По этим рисункам и всем тем работам, которых мы коснулись весьма кратко, мы можем судить о творческом многообразии художника. Речь шла главным образом об иллюстративных работах. Но они, будучи основными в его творчестве, все время перемежались работами в станковых рисунках, акварелях и в живописи маслом. Обладая незаурядным живописным дарованием, К.И. Рудаков редко, к нашему огорчению, обращался к холсту и масляной живописи. Требовательный к себе, он часто браковал написанное. В акварельной и гуашной живописи ему равных не было по блеску, изяществу, точности в соотношениях тонов, в разборе тончайших валеров в тоне, при красоте, простоте общего решения своей живописной задачи. Он с честью носил звание ученика П.П. Чистякова, понимая его установки не внешне, а глубоко.

К.И. Рудаков в своем богатом творчестве остается для нас явлением незабываемым. Весь его путь в жизни, как он стал себя помнить, принадлежал любимому искусству. Ни бедность, ни суровость жизненной обстановки не смогли погасить в нем огонь творца художника. Еще на заре своей юности он стал формироваться как художник с пытливостью, красивой душой, благородным человеческим сердцем. Он был признателен своей судьбе, что она свела его в ранние годы с мудрым художником и учителем П.П. Чистяковым, который своими беседами, вниманием к нему и морально-духовной теплотой согрел и усилил его тягу к красивому искусству. Тут была привита любовь к классическому наследию Италии, поклонником которой был сам П.П. Чистяков.
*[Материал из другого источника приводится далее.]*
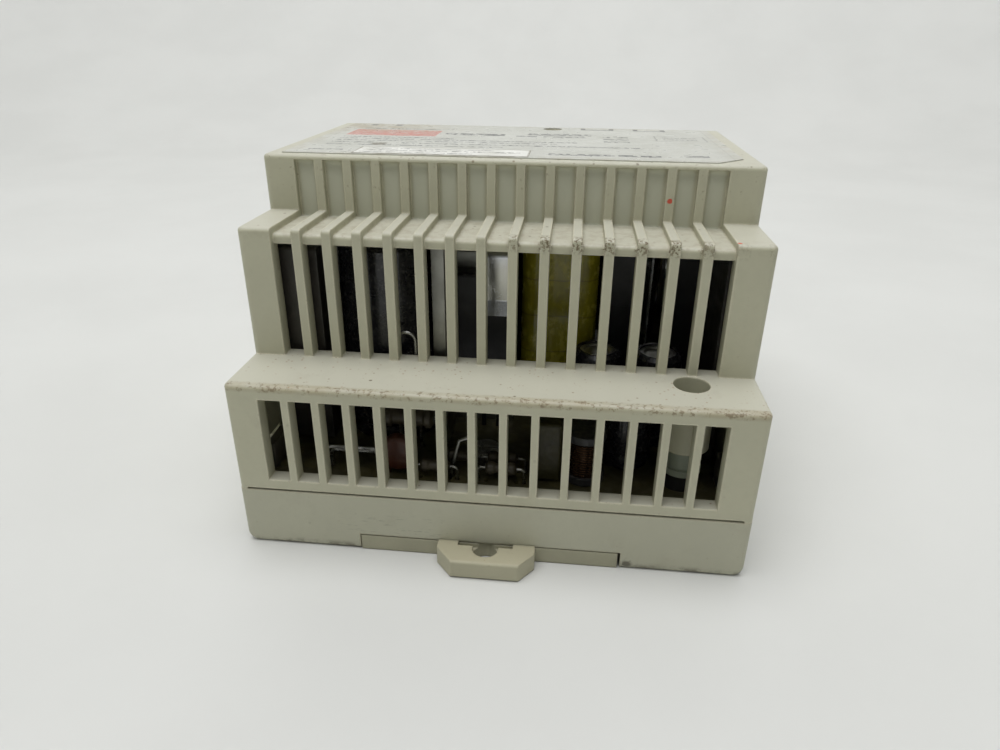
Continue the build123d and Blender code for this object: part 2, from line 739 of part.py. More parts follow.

Тут и юношеская романтика и воспоминания, срывавшиеся с уст П.П. Чистякова о его гениальном ученике и страдальце в жизни и искусстве — М.А. Врубеле.

Его искусство, которому мы были свидетелями, когда оно создавалось, и теперь, когда оно стало величиной постоянной, хранит в себе всю полноту его творческих переживаний с его мечтой, грезами и волнениями.

К К.И. Рудакову применимы слова Э. Золя, сказанные о Э. Манэ: ... «Здесь только художник, полный искренности, повинующийся своей природе, с жаром ищущий истины, всецело отдающийся искусству, не имеющий ни одной из наших подлостей»*.

* «Мастера искусства об искусстве», том III М.-Л., 1939, стр. 77.

                                                                                                     
 

      П. Корнилов 1. III. 71. Ленинград.

(Опубликовано в каталоге выставки «К. Рудаков». Вологда, 1971. С. 5-25).